[Items from a dataset]
☆ ☆ ☆ ☆ ☆ ☆ ☆

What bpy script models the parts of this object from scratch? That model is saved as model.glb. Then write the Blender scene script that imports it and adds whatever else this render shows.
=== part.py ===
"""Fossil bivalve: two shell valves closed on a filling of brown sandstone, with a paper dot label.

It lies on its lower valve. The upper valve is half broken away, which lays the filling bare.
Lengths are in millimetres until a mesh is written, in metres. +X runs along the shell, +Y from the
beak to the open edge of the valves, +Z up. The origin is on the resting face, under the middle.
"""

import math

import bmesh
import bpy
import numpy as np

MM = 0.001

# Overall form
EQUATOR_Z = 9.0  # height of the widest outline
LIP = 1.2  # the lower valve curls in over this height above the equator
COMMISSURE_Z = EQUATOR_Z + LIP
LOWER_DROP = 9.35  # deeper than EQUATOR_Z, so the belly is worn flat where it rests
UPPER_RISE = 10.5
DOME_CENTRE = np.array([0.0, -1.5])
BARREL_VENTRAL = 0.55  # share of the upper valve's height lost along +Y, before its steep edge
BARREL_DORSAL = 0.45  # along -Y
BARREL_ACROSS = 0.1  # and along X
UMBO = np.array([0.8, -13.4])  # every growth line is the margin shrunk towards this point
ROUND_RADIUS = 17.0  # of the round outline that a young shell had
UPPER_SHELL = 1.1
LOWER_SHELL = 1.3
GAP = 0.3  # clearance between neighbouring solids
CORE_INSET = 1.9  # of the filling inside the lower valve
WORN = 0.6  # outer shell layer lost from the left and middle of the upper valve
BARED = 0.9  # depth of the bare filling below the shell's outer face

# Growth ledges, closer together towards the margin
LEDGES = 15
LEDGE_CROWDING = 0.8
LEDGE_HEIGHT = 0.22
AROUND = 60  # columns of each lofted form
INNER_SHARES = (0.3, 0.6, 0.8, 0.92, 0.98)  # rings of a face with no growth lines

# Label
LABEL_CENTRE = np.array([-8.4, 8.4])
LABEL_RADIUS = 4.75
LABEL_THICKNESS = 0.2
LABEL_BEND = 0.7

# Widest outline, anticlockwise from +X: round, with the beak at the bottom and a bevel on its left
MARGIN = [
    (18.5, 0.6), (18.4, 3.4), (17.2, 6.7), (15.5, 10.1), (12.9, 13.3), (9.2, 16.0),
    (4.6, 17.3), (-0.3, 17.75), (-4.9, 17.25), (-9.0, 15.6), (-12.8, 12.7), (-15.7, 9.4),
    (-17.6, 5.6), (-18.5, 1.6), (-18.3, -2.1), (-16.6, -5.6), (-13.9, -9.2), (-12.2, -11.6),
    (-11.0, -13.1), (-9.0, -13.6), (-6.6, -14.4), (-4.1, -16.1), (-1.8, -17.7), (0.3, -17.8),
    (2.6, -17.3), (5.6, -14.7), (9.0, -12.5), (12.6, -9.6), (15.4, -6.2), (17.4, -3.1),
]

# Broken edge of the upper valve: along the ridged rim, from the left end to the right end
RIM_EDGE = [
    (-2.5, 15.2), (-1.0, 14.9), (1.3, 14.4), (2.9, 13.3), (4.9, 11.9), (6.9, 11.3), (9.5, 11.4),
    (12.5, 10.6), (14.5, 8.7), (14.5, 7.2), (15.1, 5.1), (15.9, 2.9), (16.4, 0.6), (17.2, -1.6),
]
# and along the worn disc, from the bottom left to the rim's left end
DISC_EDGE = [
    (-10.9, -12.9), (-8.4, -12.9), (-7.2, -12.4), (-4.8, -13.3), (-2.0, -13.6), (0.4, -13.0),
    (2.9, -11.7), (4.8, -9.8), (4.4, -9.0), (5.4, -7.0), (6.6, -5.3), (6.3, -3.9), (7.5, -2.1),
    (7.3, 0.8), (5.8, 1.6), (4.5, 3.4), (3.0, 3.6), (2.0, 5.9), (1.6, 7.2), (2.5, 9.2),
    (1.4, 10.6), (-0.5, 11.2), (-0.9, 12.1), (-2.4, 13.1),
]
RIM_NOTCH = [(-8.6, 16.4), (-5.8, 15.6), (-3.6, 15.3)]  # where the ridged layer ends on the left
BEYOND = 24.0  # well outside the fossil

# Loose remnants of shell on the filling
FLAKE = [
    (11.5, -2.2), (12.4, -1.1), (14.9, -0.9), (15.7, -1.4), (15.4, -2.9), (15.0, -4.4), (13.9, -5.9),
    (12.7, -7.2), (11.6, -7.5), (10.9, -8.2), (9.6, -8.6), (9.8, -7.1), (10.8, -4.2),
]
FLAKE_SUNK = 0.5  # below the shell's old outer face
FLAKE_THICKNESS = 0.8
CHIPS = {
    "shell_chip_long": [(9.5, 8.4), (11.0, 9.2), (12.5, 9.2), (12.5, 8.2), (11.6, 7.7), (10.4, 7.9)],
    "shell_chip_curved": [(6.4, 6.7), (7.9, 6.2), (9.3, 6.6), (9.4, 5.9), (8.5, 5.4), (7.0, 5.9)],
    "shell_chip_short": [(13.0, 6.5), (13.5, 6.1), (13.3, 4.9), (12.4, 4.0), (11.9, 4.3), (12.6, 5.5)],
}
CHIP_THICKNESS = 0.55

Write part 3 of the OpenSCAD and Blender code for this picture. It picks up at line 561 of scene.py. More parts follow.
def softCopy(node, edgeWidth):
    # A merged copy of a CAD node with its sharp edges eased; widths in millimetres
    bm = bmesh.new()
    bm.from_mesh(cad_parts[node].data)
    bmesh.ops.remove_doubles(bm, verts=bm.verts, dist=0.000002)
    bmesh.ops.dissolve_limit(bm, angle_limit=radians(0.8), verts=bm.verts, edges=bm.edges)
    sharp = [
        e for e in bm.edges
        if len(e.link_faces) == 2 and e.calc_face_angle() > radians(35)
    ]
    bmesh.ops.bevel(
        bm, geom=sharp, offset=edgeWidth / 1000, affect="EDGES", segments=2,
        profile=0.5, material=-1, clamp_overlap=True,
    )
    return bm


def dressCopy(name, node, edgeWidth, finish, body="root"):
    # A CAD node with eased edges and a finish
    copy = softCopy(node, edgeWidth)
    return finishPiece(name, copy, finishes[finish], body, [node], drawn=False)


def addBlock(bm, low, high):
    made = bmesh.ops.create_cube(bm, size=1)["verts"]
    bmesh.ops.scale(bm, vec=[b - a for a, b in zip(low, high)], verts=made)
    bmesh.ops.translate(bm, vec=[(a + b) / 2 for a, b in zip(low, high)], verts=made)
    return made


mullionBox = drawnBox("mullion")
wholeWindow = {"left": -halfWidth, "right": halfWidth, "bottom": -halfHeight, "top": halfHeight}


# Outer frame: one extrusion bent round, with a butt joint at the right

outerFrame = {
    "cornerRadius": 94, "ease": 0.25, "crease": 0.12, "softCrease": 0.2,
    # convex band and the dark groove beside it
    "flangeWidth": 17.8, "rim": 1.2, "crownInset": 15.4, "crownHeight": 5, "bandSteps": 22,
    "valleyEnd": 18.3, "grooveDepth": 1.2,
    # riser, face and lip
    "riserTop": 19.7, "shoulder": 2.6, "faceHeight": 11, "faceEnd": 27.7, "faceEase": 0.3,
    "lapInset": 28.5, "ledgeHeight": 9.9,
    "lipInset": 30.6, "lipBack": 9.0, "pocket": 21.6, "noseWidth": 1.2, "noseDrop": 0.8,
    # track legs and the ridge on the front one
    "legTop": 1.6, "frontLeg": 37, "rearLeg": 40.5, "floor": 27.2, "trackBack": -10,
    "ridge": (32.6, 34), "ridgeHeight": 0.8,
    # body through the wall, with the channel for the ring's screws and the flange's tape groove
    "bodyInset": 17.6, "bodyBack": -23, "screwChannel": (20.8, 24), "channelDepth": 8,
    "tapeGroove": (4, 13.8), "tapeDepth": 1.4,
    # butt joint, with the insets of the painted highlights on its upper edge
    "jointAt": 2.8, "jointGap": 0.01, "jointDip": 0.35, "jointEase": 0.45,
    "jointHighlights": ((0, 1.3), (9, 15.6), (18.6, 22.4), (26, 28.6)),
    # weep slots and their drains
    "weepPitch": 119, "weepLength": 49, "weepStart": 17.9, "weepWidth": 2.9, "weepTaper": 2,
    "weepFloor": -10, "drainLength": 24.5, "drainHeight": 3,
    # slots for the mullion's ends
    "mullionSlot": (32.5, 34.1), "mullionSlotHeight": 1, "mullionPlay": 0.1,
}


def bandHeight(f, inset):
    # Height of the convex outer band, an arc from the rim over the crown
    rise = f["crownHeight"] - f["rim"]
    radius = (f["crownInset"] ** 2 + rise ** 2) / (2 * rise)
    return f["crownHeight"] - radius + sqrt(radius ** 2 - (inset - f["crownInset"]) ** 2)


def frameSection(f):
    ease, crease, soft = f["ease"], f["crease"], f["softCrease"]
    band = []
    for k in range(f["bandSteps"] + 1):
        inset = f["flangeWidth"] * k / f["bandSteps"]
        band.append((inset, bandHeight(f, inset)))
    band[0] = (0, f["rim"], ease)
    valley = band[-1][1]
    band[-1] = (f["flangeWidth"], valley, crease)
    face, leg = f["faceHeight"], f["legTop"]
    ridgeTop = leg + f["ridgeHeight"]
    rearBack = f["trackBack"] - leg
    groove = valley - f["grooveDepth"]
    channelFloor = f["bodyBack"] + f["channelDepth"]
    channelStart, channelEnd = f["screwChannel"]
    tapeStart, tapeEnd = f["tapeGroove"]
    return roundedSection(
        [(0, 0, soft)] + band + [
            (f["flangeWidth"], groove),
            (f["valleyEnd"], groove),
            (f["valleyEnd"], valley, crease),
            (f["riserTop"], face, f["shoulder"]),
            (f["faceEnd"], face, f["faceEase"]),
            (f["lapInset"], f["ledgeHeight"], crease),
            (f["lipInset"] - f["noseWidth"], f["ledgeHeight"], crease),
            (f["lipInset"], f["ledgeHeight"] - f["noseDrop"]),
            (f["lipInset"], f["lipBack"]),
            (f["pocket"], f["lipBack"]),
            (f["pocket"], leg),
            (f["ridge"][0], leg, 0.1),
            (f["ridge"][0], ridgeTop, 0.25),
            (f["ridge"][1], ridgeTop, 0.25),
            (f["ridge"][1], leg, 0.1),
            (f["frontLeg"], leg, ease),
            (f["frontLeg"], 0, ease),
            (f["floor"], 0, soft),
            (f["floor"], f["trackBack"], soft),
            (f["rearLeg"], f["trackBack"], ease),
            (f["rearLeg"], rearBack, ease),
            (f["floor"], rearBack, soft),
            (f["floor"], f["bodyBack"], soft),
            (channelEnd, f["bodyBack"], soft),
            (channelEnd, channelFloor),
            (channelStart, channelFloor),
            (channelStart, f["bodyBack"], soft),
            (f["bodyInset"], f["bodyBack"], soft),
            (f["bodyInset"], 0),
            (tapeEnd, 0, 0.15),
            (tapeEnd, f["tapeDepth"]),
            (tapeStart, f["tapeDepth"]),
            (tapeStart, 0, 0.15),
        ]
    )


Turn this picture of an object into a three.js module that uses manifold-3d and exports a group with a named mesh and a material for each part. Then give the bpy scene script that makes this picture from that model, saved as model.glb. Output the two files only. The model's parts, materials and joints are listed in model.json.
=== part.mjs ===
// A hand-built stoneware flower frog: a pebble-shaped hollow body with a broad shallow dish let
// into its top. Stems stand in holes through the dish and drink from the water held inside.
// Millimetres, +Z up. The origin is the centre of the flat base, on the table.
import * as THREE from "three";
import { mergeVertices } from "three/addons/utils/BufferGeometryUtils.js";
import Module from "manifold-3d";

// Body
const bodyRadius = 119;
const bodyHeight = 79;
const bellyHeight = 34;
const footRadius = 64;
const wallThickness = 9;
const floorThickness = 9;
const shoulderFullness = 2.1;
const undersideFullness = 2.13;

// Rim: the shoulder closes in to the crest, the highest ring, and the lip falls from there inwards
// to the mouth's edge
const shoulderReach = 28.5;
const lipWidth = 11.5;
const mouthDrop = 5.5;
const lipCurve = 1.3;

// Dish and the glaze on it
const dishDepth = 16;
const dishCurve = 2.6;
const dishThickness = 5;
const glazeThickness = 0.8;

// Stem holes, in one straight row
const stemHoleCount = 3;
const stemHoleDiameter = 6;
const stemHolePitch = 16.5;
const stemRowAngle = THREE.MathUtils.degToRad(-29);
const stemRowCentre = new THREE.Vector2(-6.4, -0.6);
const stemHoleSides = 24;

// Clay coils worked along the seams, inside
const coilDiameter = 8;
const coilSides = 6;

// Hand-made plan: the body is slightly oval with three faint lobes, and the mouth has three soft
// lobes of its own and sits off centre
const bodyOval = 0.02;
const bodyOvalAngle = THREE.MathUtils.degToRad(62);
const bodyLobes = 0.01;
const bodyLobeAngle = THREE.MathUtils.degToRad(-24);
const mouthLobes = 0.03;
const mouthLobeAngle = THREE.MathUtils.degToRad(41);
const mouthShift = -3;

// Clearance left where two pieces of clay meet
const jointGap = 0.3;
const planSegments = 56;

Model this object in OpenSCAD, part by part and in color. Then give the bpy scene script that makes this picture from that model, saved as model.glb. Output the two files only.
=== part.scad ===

☆ ☆ ☆ ☆ ☆ ☆ ☆

Each line from the top of the material above through the line with "import math" must be echoed exactly, and no other line.

> _IN RESPONSE_
What bpy script models the parts of this object from scratch? That model is saved as model.glb. Then write the Blender scene script that imports it and adds whatever else this render shows.
=== part.py ===
"""Fossil bivalve: two shell valves closed on a filling of brown sandstone, with a paper dot label.

It lies on its lower valve. The upper valve is half broken away, which lays the filling bare.
Lengths are in millimetres until a mesh is written, in metres. +X runs along the shell, +Y from the
beak to the open edge of the valves, +Z up. The origin is on the resting face, under the middle.
"""

import math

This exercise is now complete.